When gold nanoparticles melt down
This study describes for the first time the melting process of gold nanoparticles. “This process has been discovered in gold-rich samples from the Cu-Co-Ni-Au deposits of the Habana-Matanzas region (Cuba), which show a large amount of gold nanoparticles. Our research reveals how gold nanoparticles exposed to hydrothermal fluids have the ability to melt and produce gold nanomelts,” says Diego Domínguez-Carretero (UB), who is the first author of the article and is working on his doctoral thesis under the supervision of Joaquín A. Proenza and Antonio García Casco (University of Granada).
“Our study describes for the first time the whole formation process of the gold nanoparticles: specifically, the release of the nanoparticles from the mineral in which they were included, the exposure to the hydrothermal fluid and subsequent melting, and finally, the remobilisation by auriferous nanofusions immiscible with the hydrothermal fluid,” say the researchers.
To obtain these results, the team has applied a combination of classical techniques (optical microscopy and field emission scanning electron microscopy) together with other more innovative techniques (hydro-separation, focused ion beam, high-resolution transmission electron microscopy).
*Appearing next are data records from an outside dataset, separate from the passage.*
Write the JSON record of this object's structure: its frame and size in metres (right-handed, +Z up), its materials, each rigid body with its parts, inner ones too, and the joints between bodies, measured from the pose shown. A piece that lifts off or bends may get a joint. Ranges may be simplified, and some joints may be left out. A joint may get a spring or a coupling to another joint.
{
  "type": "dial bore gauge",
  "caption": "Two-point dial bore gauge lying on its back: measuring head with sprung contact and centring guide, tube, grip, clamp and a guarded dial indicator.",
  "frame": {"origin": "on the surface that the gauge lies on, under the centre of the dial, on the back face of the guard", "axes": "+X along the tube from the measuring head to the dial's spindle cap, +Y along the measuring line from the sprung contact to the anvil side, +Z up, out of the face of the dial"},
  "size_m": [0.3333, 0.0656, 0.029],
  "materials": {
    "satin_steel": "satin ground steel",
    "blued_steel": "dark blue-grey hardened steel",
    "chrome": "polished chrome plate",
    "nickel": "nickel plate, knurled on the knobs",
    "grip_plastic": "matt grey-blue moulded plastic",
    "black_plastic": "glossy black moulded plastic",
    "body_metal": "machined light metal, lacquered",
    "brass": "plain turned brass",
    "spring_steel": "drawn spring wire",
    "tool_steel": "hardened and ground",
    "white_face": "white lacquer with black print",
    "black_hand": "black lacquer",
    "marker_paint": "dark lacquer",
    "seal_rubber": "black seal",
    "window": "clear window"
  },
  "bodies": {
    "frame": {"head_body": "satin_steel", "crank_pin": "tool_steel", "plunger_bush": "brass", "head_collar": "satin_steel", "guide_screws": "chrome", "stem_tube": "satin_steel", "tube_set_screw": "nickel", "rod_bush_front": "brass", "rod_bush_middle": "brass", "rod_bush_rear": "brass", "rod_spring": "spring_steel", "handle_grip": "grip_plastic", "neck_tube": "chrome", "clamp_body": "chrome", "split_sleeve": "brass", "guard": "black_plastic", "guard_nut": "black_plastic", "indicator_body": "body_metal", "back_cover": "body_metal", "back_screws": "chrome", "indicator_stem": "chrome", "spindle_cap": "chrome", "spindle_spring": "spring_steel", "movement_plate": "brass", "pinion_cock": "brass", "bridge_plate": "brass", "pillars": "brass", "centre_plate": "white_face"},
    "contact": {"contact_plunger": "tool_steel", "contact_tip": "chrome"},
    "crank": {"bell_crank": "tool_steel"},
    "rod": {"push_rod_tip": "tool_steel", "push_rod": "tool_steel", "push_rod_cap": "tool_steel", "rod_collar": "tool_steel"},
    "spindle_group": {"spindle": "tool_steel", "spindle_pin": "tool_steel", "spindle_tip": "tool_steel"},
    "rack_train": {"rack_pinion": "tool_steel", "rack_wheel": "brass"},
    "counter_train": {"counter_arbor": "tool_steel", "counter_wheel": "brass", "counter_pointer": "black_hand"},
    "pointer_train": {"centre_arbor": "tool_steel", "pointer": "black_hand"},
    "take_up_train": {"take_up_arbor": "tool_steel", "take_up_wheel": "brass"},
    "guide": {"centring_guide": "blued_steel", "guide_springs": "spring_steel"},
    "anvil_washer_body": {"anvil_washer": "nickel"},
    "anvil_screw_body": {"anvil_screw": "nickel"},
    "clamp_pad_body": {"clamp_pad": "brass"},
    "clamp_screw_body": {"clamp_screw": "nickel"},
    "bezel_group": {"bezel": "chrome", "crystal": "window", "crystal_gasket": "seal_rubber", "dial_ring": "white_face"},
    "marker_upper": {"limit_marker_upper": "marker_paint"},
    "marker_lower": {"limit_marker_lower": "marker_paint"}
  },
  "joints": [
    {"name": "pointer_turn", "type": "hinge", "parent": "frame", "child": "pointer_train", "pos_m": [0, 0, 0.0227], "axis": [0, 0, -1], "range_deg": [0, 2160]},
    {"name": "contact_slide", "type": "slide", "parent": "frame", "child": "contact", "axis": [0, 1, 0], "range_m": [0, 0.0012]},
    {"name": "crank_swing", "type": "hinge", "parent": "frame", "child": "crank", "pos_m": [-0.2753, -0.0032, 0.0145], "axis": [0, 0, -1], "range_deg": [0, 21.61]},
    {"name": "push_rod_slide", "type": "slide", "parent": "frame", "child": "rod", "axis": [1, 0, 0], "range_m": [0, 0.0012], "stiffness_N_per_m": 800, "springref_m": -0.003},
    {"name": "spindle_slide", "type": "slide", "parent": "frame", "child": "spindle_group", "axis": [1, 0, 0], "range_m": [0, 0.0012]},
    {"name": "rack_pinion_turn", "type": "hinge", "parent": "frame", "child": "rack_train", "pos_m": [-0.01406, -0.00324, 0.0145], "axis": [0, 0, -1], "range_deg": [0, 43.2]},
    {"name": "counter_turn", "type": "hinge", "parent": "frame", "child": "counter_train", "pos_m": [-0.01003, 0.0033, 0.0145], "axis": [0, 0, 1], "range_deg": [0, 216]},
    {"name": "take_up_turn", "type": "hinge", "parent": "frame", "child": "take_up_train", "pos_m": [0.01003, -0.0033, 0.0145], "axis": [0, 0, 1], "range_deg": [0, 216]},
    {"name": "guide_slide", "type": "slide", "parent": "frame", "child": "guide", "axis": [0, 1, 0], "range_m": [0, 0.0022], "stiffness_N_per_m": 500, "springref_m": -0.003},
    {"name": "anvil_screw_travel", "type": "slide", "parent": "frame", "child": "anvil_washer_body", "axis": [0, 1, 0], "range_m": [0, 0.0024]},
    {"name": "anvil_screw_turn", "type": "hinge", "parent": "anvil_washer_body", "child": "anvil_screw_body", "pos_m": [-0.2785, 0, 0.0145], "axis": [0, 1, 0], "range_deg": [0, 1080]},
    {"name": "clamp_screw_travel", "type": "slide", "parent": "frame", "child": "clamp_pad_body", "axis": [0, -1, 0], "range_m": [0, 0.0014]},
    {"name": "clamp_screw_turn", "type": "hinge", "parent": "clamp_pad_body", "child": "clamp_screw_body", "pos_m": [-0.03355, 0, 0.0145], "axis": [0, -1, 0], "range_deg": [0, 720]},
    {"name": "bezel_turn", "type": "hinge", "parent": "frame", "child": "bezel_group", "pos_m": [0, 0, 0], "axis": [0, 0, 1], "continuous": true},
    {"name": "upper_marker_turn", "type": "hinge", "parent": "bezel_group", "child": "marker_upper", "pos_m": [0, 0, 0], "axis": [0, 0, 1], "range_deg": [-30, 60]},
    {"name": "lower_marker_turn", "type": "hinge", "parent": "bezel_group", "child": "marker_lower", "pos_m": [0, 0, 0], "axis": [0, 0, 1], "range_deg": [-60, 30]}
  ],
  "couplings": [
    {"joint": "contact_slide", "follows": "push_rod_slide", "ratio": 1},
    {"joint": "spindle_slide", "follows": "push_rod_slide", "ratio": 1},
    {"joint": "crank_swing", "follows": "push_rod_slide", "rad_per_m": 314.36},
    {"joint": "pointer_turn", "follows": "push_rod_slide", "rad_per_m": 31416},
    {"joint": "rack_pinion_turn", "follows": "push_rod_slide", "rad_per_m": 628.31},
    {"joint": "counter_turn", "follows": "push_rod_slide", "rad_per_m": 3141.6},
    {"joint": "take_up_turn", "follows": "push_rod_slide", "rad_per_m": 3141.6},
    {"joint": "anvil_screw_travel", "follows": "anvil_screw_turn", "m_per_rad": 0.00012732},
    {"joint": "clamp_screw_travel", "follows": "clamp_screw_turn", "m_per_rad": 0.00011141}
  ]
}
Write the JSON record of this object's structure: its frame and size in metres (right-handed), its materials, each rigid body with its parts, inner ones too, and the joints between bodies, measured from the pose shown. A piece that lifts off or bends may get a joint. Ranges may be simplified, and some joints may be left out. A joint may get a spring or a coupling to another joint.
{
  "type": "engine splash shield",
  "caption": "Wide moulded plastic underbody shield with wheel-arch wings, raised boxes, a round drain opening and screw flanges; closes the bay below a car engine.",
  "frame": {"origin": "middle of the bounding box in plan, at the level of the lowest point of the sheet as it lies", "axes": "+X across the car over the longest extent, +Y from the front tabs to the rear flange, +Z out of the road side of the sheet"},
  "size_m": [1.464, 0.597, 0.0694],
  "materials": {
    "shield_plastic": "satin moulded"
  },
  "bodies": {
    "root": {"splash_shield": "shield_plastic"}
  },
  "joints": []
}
These analytical techniques are available at the CCiTUB, at the Advanced Microscopy Laboratory of the University of Zaragoza and at the CIC.
“To date, — they continue — the only example of the formation of gold nanomelts required other elements, such as bismuth (Bi), tellurium (Te) or antimony (Sb), which are not always concentrated together with gold in many mineral deposits. The study details for the first time the sequence of transformation of gold nanoparticles to gold nanocrystals without requiring other elements, such as Bi, Te or Sb.”
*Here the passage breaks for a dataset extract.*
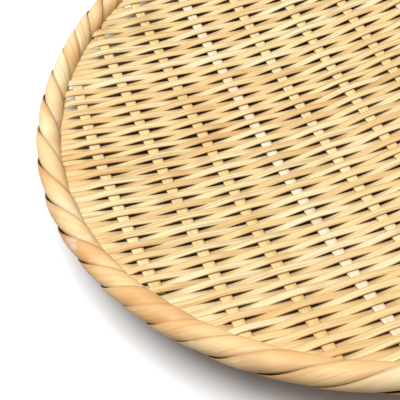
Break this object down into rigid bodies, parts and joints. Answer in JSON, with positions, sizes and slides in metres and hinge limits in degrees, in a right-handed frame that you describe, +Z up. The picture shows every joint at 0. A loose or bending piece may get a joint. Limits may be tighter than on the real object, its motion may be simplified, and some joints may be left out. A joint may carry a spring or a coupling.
{
  "type": "winnowing basket",
  "caption": "Round shallow winnowing tray plain-woven from split bamboo, dished to a flat middle, with its edge bound to bent hoops by broad strips.",
  "frame": {"origin": "under the centre of the tray, on the plane it rests on", "axes": "+Z up out of the tray's mouth, +X along the wefts, +Y along the warps"},
  "size_m": [0.3597, 0.36, 0.0339],
  "materials": {
    "weft": "satin split bamboo",
    "warp": "satin split bamboo",
    "pale_warp": "satin split bamboo, paler",
    "hoop": "rough split bamboo",
    "binding": "satin bamboo skin"
  },
  "bodies": {
    "root": {"warp_01": "warp", "warp_02": "warp", "warp_03": "warp", "warp_04": "pale_warp", "warp_05": "warp", "warp_06": "warp", "warp_07": "warp", "warp_08": "warp", "warp_09": "warp", "warp_10": "warp", "warp_11": "warp", "warp_12": "warp", "weft_pair_01": "weft", "weft_pair_02": "weft", "weft_pair_03": "weft", "weft_pair_04": "weft", "weft_pair_05": "weft", "weft_pair_06": "weft", "weft_pair_07": "weft", "weft_pair_08": "weft", "weft_pair_09": "weft", "weft_pair_10": "weft", "weft_pair_11": "weft", "weft_pair_12": "weft", "weft_pair_13": "weft", "weft_pair_14": "weft", "weft_pair_15": "weft", "weft_pair_16": "weft", "weft_pair_17": "weft", "weft_pair_18": "weft", "weft_pair_19": "weft", "weft_pair_20": "weft", "weft_pair_21": "weft", "weft_pair_22": "weft", "weft_pair_23": "weft", "weft_pair_24": "weft", "weft_pair_25": "weft", "weft_pair_26": "weft", "weft_pair_27": "weft", "weft_pair_28": "weft", "weft_pair_29": "weft", "weft_pair_30": "weft", "weft_pair_31": "weft", "weft_pair_32": "weft", "weft_pair_33": "weft", "weft_pair_34": "weft", "weft_pair_35": "weft", "weft_pair_36": "weft", "weft_pair_37": "weft", "weft_pair_38": "weft", "weft_pair_39": "weft", "weft_pair_40": "weft", "weft_pair_41": "weft", "weft_pair_42": "weft", "weft_pair_43": "weft", "weft_pair_44": "weft", "rim_hoop_inner": "hoop", "rim_hoop_outer": "hoop", "rim_bindings": "binding"}
  },
  "joints": []
}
According to the authors, “this paradigm shift provides a better understanding of the origin of gold and, consequently, helps to establish more realistic genetic models.” “Establishing the genesis, that is, to understand the complex geological processes involved and the factors that condition the formation of a mineral deposit, is an essential aim for a mineral deposit geologist.”
“Gold mining, like any other type of mining, feeds on these genetic models to establish exploration campaigns to find new deposits,” concludes the research team. This is an innovative line at a national and European level, dedicated to the investigation of the influence of metallic nanoparticles in the formation of critical mineral deposits, developed in collaboration with the researcher José María González Jiménez, from the Andalusian Institute of Earth Sciences.